#### Problem
Repeat the whole listing below, word for word.

#### Given material
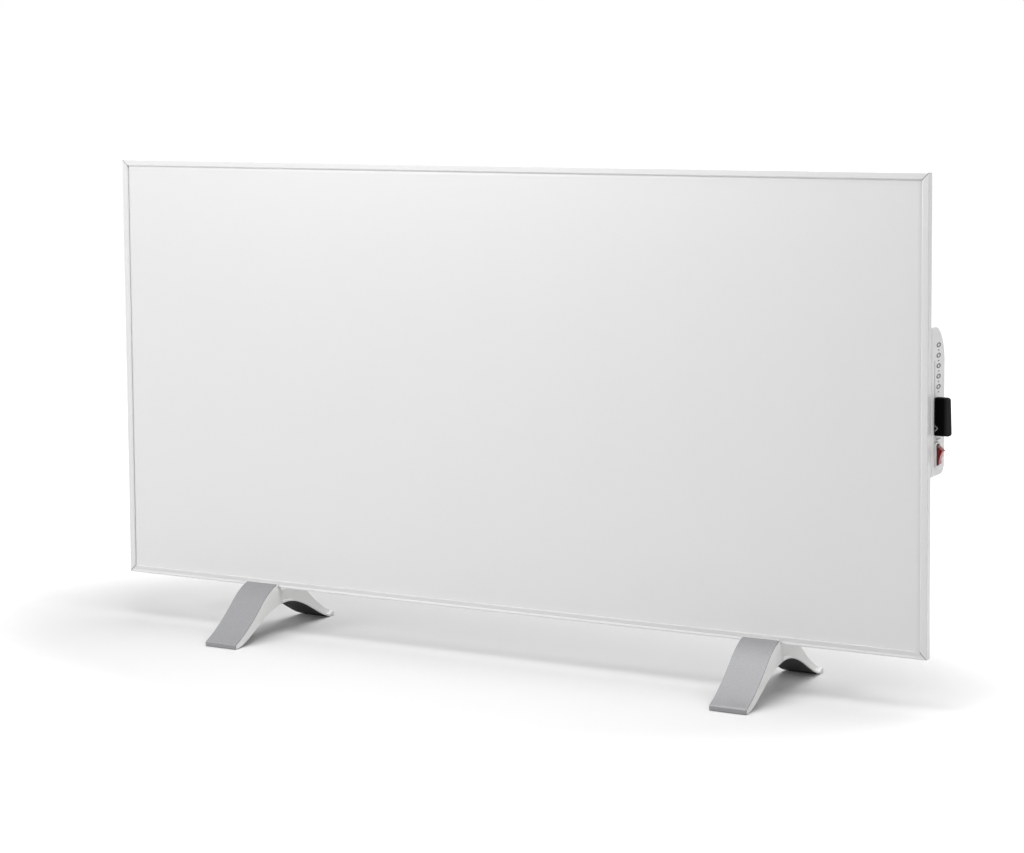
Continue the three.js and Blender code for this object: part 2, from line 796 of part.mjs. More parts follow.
// The satin front plate, which follows the top and turns down over the toe
function trimOutline() {
  const toe = [[foot_half, foot_toe_height - foot_toe_round], [foot_half, foot_pad_proud]];
  const outer = [...footTop(), ...toe];
  const inner_toe = foot_half - foot_trim_thickness;
  const inner = moved(footTop(), -foot_trim_thickness).filter(([along]) => along < inner_toe);
  inner[0] = [outer[0][0] - foot_trim_thickness, foot_top];
  inner.push([inner_toe, foot_toe_height - foot_toe_round - foot_trim_thickness]);
  inner.push([inner_toe, foot_pad_proud]);
  return [...outer, ...inner.reverse()].map(toFront);
}

// The solid front block under that plate
function frontBlockOutline() {
  const depth = foot_trim_thickness + seat_gap;
  const inner_toe = foot_half - depth;
  const top = moved(footTop(), -depth).filter(([along]) => along < inner_toe);
  top[0] = [foot_centre_back + foot_lip_proud - depth, foot_top];
  const block_back = foot_centre_back - foot_block_back;
  const arch = footArch().filter(([along]) => along > block_back - foot_block_lean);
  const seat = panel_bottom - seat_gap;
  return [
    [foot_centre_back + seat_gap, foot_top],
    ...top,
    [inner_toe, foot_toe_height - foot_toe_round - depth],
    [inner_toe, foot_pad_proud],
    ...arch,
    [block_back - foot_block_lean, foot_arch_height],
    [block_back, seat],
    [foot_centre_back + seat_gap, seat],
  ].map(toFront);
}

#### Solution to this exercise
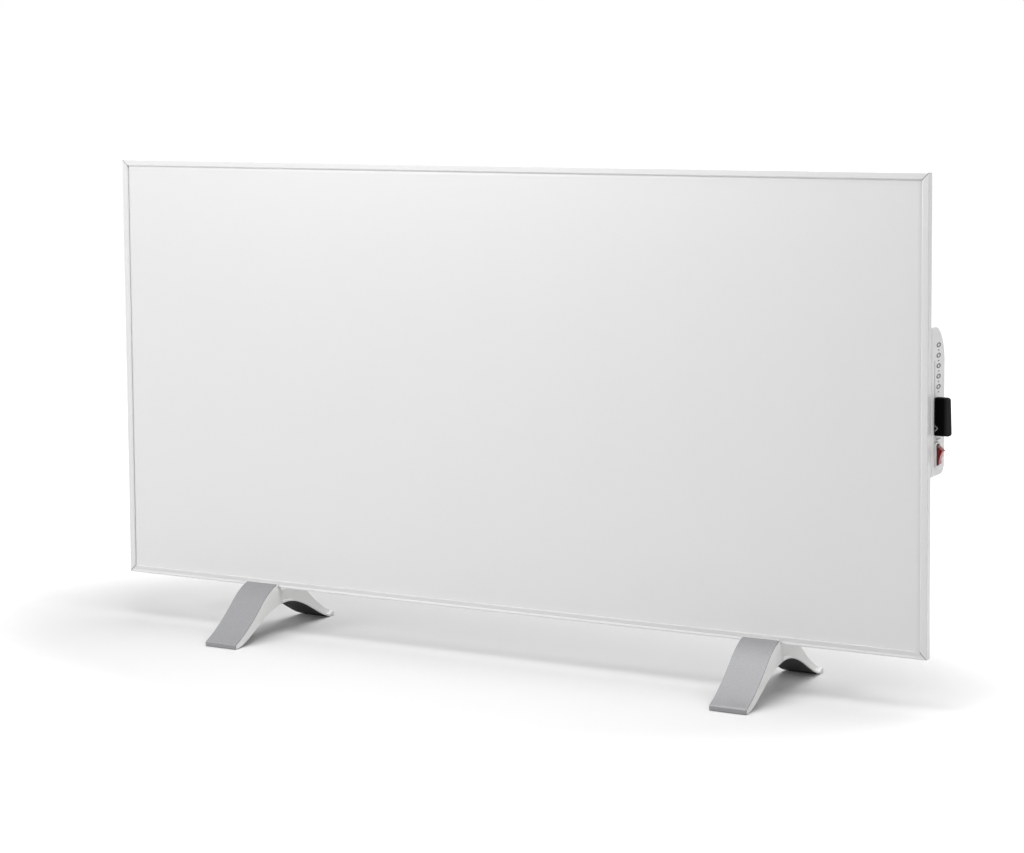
Continue the three.js and Blender code for this object: part 2, from line 796 of part.mjs. More parts follow.
// The satin front plate, which follows the top and turns down over the toe
function trimOutline() {
  const toe = [[foot_half, foot_toe_height - foot_toe_round], [foot_half, foot_pad_proud]];
  const outer = [...footTop(), ...toe];
  const inner_toe = foot_half - foot_trim_thickness;
  const inner = moved(footTop(), -foot_trim_thickness).filter(([along]) => along < inner_toe);
  inner[0] = [outer[0][0] - foot_trim_thickness, foot_top];
  inner.push([inner_toe, foot_toe_height - foot_toe_round - foot_trim_thickness]);
  inner.push([inner_toe, foot_pad_proud]);
  return [...outer, ...inner.reverse()].map(toFront);
}

// The solid front block under that plate
function frontBlockOutline() {
  const depth = foot_trim_thickness + seat_gap;
  const inner_toe = foot_half - depth;
  const top = moved(footTop(), -depth).filter(([along]) => along < inner_toe);
  top[0] = [foot_centre_back + foot_lip_proud - depth, foot_top];
  const block_back = foot_centre_back - foot_block_back;
  const arch = footArch().filter(([along]) => along > block_back - foot_block_lean);
  const seat = panel_bottom - seat_gap;
  return [
    [foot_centre_back + seat_gap, foot_top],
    ...top,
    [inner_toe, foot_toe_height - foot_toe_round - depth],
    [inner_toe, foot_pad_proud],
    ...arch,
    [block_back - foot_block_lean, foot_arch_height],
    [block_back, seat],
    [foot_centre_back + seat_gap, seat],
  ].map(toFront);
}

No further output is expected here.